Transcript
A (0:01)
Welcome friends, to another edition of Economic Update Extra. We're going to be continuing our conversation with Professor David Harvey to pick up exactly where we left off in this conversation. So David, I wanted to ask you what you think of this endlessly repeated mantra that yes, capitalism globally crashed in 2008 and 9, but that we are now happily engaged in a great recovery and should understand that that sad moment, oh yes, maybe even that sad few years is now well behind us and it's upward and onward from here. How do you respond to this kind of story?
B (0:48)
I think it's a perfectly true story. If you happen to be in the top 1%. If you're anybody else, it's a bunch of lies. And this is the thing that is really kind of astonishing right now is that the inability to recognize that the class perspective which you and I tend to utilize is so revealing about what story makes sense from what perspective.

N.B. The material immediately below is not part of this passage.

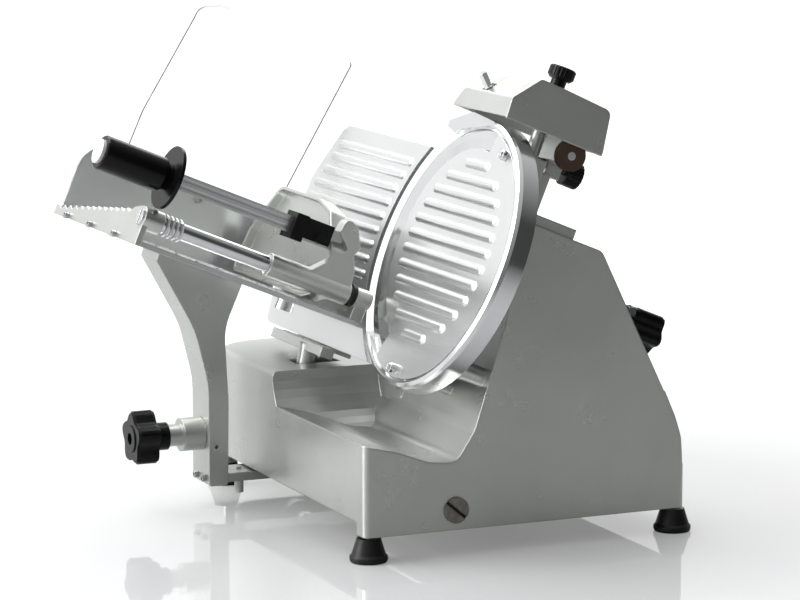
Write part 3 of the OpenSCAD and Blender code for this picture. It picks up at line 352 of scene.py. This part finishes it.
# Distances in metres from the machine's middle, and the glow that the eye sees there
FLOOR_HALF = 6.0
FLOOR_DROP = 0.0004
NEAR = 0.45
FAR = 1.5
GLOW_NEAR = 0.22
GLOW_FAR = 0.75


def make_floor():
    """A floor that mirrors the machine near it and fades to white further off."""
    corners = [(-1, -1), (1, -1), (1, 1), (-1, 1)]
    mesh = bpy.data.meshes.new("floor")
    places = [(FLOOR_HALF * x, FLOOR_HALF * y, -FLOOR_DROP) for x, y in corners]
    mesh.from_pydata(places, [], [(0, 1, 2, 3)])
    floor = bpy.data.objects.new("floor", mesh)
    bpy.context.scene.collection.objects.link(floor)
    m = Surface("floor")
    m.colour(m.tint(m.noise(3, 2), (0.42, 0.43, 0.44), (0.45, 0.45, 0.45)))
    m.roughness(m.ramp(m.noise(20, 2), 0.02, 0.04))
    m.set("IOR", 1.5)
    m.set("Emission Color", WHITE)
    away = m.add("VectorMath", operation="LENGTH")
    m.join(m.place((1, 1, 1)), away.inputs[0])
    glow = m.add("Math", operation="MULTIPLY")
    m.join(m.seen(), glow.inputs[0])
    m.join(m.ramp(away.outputs["Value"], GLOW_NEAR, GLOW_FAR, NEAR, FAR), glow.inputs[1])
    m.join(glow.outputs[0], m.shader.inputs["Emission Strength"])
    mesh.materials.append(m.material)


# Each lamp's place and width in metres and its power in watts, all aimed at the machine's middle
MIDDLE = Vector((0, 0, 0.25))
LAMPS = {
    "left_lamp": (Vector((-2.4, 0.5, 1.2)), 1.8, 54),
    "top_lamp": (Vector((-0.5, 1.0, 2.3)), 2.2, 62),
    "back_lamp": (Vector((1.6, 1.8, 1.4)), 1.4, 12),
}


def make_lamp(name, place, width, power):
    data = bpy.data.lights.new(name, "AREA")
    data.shape = "SQUARE"
    data.size = width
    data.energy = power
    lamp = bpy.data.objects.new(name, data)
    lamp.location = place
    lamp.rotation_mode = "QUATERNION"
    lamp.rotation_quaternion = (MIDDLE - place).to_track_quat("-Z", "Y")
    bpy.context.scene.collection.objects.link(lamp)


make_surround()
make_floor()
for lamp_name, (lamp_place, lamp_width, lamp_power) in LAMPS.items():
    make_lamp(lamp_name, lamp_place, lamp_width, lamp_power)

And it is indeed true that the rich have become much, much richer since 2007, 2008. They've used the mantra of never let a good crisis go to waste and they've improved their wealth and power by all sorts of means. So of course they say the crisis is over because for them the crisis is over. For the rest of us, people are struggling. And even though there is, quote, full employment and we know that that's a bit of a sham, but even though the employment situation is better, it's meaningless. Jobs that are being created, many people are working 60 hour weeks, many people are actually finding it almost impossible to find a place to live because rents and all the rest of it have gone sky high. And one of the reasons rents have gone sky high is because there was something called quantitative easing where the central banks threw a whole bunch of money out into the and said kind of get on with it. And what happened to the money? It went into the stock market, propped up the stock market, it went into the property market. So everything, every major metropolitan area in the world has had a boom in property and values to the point where actually if you're an ordinary person in San Francisco or New York or Melbourne or Vancouver, you can't find a place to live because you haven't got enough income to actually support the kind of money you need to actually get a two bedroom apartment.
A (2:46)
But it's then amazing that the recovery, for me, it's almost like a cruelty to go to the mass of people and tell them endlessly that they're in a recovery will sooner or later force them to ask the question, but not me. Why Am I not in it? And then, unfortunately, this society seems to have the answer. It's your fault. In other words, there is a recovery. We know that because we keep repeating it. If you're not participating, it's you.
B (3:19)
It's because you did not invest in yourself as an entrepreneurial individual. You didn't invest in, didn't go to.